And then there is Rory Blyth's Tiny Things podcast which is also wetting my appetite for those little gadgets. But even if you couldn't care less about mobile platforms, I hereby guarantee that listening to the intro section of each of the episodes will give you a good chuckle. Well, let's say that I'll guarantee a chuckle only if you promise that you won't sue me for making such potentially groundless claims. You'll know what I mean once you've listened in to Rory's show.

Man, I long for a real keyboard now.

-- ClausBrod - 21 Jan 2006

Should Lisp programmers be slapped in public? (17.1.2006)

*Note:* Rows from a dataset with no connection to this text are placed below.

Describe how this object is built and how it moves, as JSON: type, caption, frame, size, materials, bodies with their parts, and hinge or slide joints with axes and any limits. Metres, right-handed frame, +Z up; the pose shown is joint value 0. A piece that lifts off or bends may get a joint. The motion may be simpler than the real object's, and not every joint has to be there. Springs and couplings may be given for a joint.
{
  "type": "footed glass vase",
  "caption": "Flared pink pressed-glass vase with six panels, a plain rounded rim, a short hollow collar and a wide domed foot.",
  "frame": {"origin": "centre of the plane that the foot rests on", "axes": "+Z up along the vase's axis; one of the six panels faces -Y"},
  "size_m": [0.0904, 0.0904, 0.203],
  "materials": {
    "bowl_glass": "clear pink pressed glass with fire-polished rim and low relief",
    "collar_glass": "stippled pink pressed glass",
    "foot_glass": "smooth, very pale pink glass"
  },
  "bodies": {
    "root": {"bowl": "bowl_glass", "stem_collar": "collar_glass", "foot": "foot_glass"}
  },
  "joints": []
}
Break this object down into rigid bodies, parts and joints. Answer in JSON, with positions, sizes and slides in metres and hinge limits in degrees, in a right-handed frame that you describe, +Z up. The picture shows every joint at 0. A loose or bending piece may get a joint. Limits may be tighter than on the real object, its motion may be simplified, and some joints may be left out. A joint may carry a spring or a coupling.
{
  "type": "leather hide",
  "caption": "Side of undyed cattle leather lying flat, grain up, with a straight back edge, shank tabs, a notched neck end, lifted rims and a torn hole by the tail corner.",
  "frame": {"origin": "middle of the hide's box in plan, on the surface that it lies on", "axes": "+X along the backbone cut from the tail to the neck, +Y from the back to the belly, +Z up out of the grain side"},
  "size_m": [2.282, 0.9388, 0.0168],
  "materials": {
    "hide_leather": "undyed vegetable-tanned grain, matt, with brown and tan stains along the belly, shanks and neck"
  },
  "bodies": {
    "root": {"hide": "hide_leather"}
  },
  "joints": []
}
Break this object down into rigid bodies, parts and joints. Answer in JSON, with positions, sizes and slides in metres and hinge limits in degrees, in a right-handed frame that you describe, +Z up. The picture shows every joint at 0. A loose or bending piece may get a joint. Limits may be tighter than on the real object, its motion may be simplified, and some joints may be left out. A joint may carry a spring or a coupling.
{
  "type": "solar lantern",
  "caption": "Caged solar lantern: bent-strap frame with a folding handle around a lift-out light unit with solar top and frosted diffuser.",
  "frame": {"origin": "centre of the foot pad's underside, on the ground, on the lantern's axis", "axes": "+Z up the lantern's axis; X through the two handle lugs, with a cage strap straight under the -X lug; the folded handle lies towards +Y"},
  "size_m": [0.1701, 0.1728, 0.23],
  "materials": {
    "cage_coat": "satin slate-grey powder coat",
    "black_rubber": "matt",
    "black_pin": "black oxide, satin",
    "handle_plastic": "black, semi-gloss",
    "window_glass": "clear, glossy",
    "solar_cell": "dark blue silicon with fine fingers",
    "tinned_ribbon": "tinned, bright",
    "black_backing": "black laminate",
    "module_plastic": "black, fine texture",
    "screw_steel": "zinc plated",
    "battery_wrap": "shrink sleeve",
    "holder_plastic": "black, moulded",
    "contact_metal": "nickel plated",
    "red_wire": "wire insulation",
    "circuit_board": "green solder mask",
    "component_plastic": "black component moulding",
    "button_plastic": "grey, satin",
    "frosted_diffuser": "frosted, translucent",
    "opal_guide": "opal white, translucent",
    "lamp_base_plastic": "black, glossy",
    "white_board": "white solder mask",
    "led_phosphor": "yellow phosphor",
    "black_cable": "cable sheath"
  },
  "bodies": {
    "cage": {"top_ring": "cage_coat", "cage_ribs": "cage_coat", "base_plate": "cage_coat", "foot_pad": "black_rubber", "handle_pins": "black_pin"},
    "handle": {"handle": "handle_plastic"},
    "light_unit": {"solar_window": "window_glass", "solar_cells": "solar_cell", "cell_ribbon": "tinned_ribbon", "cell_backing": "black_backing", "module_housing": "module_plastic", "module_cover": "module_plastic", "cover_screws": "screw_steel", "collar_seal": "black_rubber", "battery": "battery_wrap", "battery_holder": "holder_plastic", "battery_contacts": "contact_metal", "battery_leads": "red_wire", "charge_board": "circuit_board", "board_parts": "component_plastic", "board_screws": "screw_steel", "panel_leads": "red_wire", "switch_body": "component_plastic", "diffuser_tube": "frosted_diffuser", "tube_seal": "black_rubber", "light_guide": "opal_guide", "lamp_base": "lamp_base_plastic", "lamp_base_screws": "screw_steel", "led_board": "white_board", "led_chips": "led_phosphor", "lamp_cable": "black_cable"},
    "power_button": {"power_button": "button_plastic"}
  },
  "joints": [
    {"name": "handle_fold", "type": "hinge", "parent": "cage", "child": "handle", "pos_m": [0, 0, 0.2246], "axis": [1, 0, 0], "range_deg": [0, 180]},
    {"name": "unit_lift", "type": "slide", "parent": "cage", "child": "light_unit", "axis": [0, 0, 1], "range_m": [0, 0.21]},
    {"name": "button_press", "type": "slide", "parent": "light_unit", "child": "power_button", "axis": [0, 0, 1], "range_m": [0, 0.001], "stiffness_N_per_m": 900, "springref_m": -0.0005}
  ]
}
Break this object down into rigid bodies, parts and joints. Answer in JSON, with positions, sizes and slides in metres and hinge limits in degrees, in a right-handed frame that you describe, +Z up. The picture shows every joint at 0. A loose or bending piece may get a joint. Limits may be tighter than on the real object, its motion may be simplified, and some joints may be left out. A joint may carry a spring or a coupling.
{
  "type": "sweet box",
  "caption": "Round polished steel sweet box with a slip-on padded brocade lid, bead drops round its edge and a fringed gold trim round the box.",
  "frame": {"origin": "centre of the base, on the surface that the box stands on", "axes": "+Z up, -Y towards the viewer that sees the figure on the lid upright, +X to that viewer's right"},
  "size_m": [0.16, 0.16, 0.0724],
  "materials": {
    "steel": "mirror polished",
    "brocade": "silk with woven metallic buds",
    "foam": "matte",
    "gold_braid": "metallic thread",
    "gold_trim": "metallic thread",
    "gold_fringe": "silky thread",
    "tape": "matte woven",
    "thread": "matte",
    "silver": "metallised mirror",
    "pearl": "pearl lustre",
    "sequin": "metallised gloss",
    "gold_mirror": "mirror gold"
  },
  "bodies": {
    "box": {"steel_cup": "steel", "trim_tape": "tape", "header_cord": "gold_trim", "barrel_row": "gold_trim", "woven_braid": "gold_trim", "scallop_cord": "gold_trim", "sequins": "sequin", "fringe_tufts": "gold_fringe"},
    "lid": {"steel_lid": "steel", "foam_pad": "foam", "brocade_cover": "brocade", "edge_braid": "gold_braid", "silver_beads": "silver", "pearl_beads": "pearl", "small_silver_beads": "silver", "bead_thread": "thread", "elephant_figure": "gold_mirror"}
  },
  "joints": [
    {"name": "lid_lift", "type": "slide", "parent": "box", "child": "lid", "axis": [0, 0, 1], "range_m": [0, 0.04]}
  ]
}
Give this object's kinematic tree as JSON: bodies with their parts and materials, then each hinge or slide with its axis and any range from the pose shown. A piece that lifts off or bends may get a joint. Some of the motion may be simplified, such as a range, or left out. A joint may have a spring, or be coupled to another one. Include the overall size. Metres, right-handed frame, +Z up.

After fixing a nasty bug today, I let off some steam by surfing the 'net for fun stuff and new developments. For instance, Bjarne Stroustrup recently reported on the plans for C++0x. I like most of the stuff he presents, but still was left disturbingly unimpressed with it. Maybe it's just a sign of age, but somehow I am not really thrilled anymore by a programming language standard scheduled for 2008 which, for the first time in the history of the language, includes something as basic as a hashtable.

Yes, I know that pretty much all the major STL implementations already have hashtable equivalents, so it's not a real issue in practice. And yes, there are other very interesting concepts in the standard which make a lot of sense. Still - I used to be a C++ bigot, but I feel the zeal is wearing off; is that love affair over?

Confused and bewildered, I surf some other direction, but only to have Sriram Krishnan explain to me that Lisp is sin. Oh great. I happen to like Lisp a lot - do I really deserve another slap in the face on the same day?

But Sriram doesn't really flame us Lisp geeks; quite to the contrary. He is a programmer at Microsoft and obviously strongly impressed by Lisp as a language. His blog entry illustrates how Lisp influenced recent developments in C# - and looks at reasons why Lisp isn't as successful as many people think it should be.

Meanwhile, back in the C++ jungle: Those concepts are actually quite clever, and solve an important problem in using C++ templates.

In a way, C++ templates use what elsewhere is called duck typing. Why do I say this? Because the types passed to a template are checked implicitly by the template implementation rather than its declaration. If the template implementation says f = 0 and f is a template parameter, then the template assumes that f provides an assignment operator - otherwise the code simply won't compile. (The difference to duck typing in its original sense is that we're talking about compile-time checks here, not dynamic function call resolution at run-time.)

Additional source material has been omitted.